Fassen wir also die Dichotomien noch einmal zusammen, erhalten wir 16 mögliche Persönlichkeits-Konstellationen.
-Wie erhalten wir Energie: Durch extrovertierte Kommunikation oder introvertiertes Grübeln?
-Wie sammeln wir Informationen: Durch Intuition oder Wahrnehmung?
-Wie treffen wir Entscheidungen: Durch Gefühle oder rationale Logik?
-Wie führen wir unser Leben: Beurteilend oder wahrnehmend?
[Das „N“ steht hier für „Intuition“, weil das „I“ bereits bei der Variabel „Introvertiert“ Verwendung findet.]
Quelle: Screenshot aus URL: https://www.youtube.com/watch?v=gBkIyJ7kf_I (00:16:51)
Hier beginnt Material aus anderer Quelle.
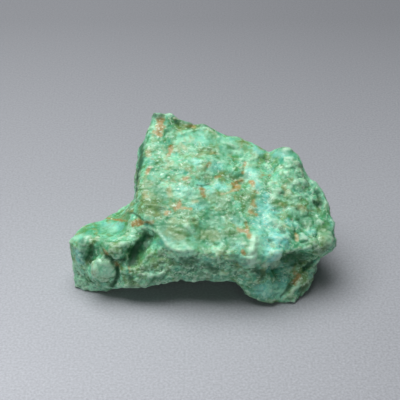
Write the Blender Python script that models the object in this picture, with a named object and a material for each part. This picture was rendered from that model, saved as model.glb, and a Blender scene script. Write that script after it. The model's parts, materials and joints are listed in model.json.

Wer somit den eigenen Persönlichkeitstyp kennt, die daraus entspringenden Stärken und Schwächen beurteilen kann und ihre Wirkung auf die Umwelt vorhersieht, wird sein eigenes Potenzial steigern können. Zugegeben: Auf Anhieb bei jemandem festzumachen, ob es sich um einen introvertierten, sensorischen und denkenden Beurteiler handelt (ISTJ) oder einen extrovertierten, intuitiven, fühlenden Wahrnehmer (ENFP)… oder einen der anderen 14 Typen, ist alles andere als einfach. Wer sich allerdings etwas Zeit nimmt, wird Grundsätzliches über sich und andere lernen können, wovon er/sie langfristig etwas hat.
Quelle:
„What`s your Type? | Jean Kummerow | TEDx Grinnell College 2016”. Am 03.02.2017 von „TEDx Talks“ auf Youtube hochgeladen.